Future-proofing is really about avoiding repeat hassle. Most people do not want to keep revisiting the same broadband problem every year as their needs grow. Devices multiply, file sizes expand, and cloud-based tools become more central. Smart home tech also keeps creeping in, cheerfully claiming bandwidth in the background. Choosing a connection with room to breathe is simply the more sensible move.
There is also a lifestyle benefit. Better home broadband makes flexible work feel properly flexible. You can move from a meeting to a file upload to a quick stream in the evening without mentally managing the line the whole time. Good broadband fades into the background, which is exactly where it should be.
For households with multiple workers or learners, fibre can make the difference between constant negotiation and quiet normality. No one has to ask who is using the internet too heavily. No one needs to delay an upload until late evening. No one has to stand near the router like it is a shrine. The home just works more smoothly.
Businesses operating from home benefit too. Freelancers, consultants, online sellers, and small teams need reliable digital infrastructure to look professional and stay productive. A strong connection supports that without the overheads of a traditional office setup. Pair that with the right mobile option for staying connected on the move, and you have a setup that suits how people actually work now.

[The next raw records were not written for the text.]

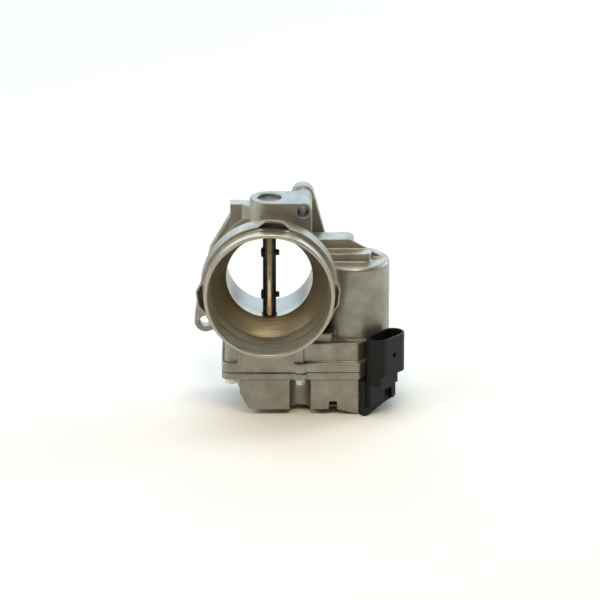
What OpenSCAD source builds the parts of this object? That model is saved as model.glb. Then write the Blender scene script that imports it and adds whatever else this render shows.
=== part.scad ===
// Electronic throttle body with a vertical shaft, a DC motor beside the bore and a gear case below.
// The origin is where the bore axis meets the manifold face. +Y points into the manifold, the air
// comes from -Y, +Z is up along the throttle shaft. Distances "ahead" are measured from the
// manifold face towards the inlet.

/* [Bore and inlet] */
// Diameter of the throat that the plate closes
bore_d = 50; // [48:0.5:60]
// Wall of the throat tube
throat_wall = 6; // [5:0.5:8]
// Inside diameter of the inlet socket
socket_d = 71.2; // [70:0.2:86]
// Outside diameter of the inlet lip
lip_d = 75.6; // [75:0.2:90]
// Length from the throttle shaft to the inlet lip
inlet_len = 41; // [40:0.5:55]
// Length of the straight inlet socket
socket_len = 14.5; // [12:0.5:16]
// Length of the plain lip in front of the clip groove
lip_len = 8.8; // [7:0.2:10]
// How far the collar stands out from the lip
ring_height = 1.95; // [1.5:0.05:3]
// Length of the collar along the bore
ring_len = 12.4; // [10:0.1:15]
// How far each clip bulge stands out from the collar
bulge_height = 2.6; // [2:0.1:3.2]
// Width of a clip bulge where it leaves the collar
bulge_base = 20.5; // [16:0.5:25]
// Width of a clip bulge's flat top
bulge_flat = 9.4; // [6:0.2:12]
// Length of a clip bulge along the bore
bulge_len = 6; // [4:0.5:8]

/* [Throttle] */
// Diameter of the throttle shaft
shaft_d = 7.8; // [7:0.1:9.4]
// Thickness of the throttle plate
plate_t = 2.3; // [1.5:0.1:3]
// Gap between the plate's edge and the throat
plate_gap = 0.3; // [0.2:0.05:0.5]
// Distance of each plate screw from the bore axis
plate_screw_z = 12.9; // [10:0.1:16]
// Head diameter of the plate screws
plate_screw_head_d = 5.7; // [5:0.1:6.5]
// Thread diameter of the plate screws
plate_screw_d = 3.5; // [3:0.1:4]
// Turn of the shaft from open to closed, in degrees
closing_turn = 85; // [60:1:85]

/* [Bearing block] */
// Height of the bearing block above the throat
block_height = 21.7; // [21:0.1:30]
// Depth of the bearing block along the bore
block_depth = 22.6; // [20:0.2:26]
// Reach of the block to the bolt's side of the shaft
block_reach = 24.7; // [24:0.1:32]
// Bore for the shaft's bearings and plug
bearing_d = 14; // [13:0.1:16]
// How deep the plug sits below the block's top
plug_depth = 1.8; // [1:0.1:2.5]
// Thickness of the plug
plug_t = 2.2; // [1.5:0.1:3]
// Length of each shaft bearing
bearing_len = 10; // [8:0.5:11]

/* [Manifold flange] */
// Thickness of the manifold flange
flange_t = 8; // [6:0.5:10]
// Clearance hole for the manifold bolts
bolt_hole_d = 6.8; // [6.4:0.1:8.4]
// Radius of the ears round the bolt holes
ear_r = 6.5; // [6:0.1:8]
// Tapped hole at the flange's lower right, core diameter
tap_d = 5; // [4:0.1:5.5]
// Depth of the tapped hole
tap_depth = 6; // [5:0.5:6.5]
// Inside diameter of the seal's groove
seal_groove_d = 55; // [54:0.5:64]
// Width of the seal
seal_w = 2.6; // [2:0.1:3]

/* [Motor] */
// Outside diameter of the motor
motor_d = 35.8; // [30:0.2:43]
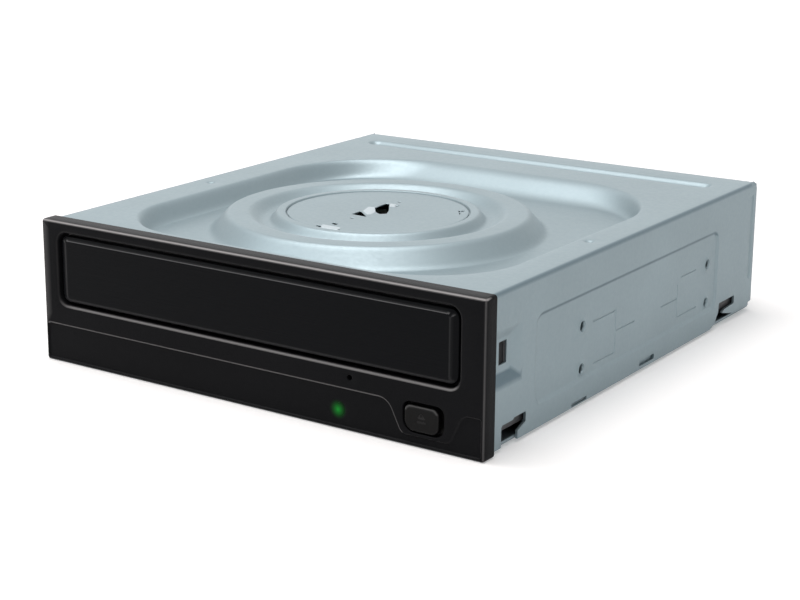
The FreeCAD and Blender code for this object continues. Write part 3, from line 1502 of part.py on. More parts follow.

Looking ahead, the demand on home connections is only likely to increase. AI tools, richer cloud collaboration, higher-quality video, smarter security systems, and more connected devices will all push expectations upward. Fibre is not future-proof in the magical sense that nothing will ever change again, but it is the clearest practical step towards staying ready for what comes next.
If you want your home office, and your household generally, to feel less constrained by connectivity, full-fibre is the obvious place to start. It is faster, steadier, and better matched to modern life. That is why full-fibre is not merely the next chapter for UK broadband. It is the chapter that finally makes sense.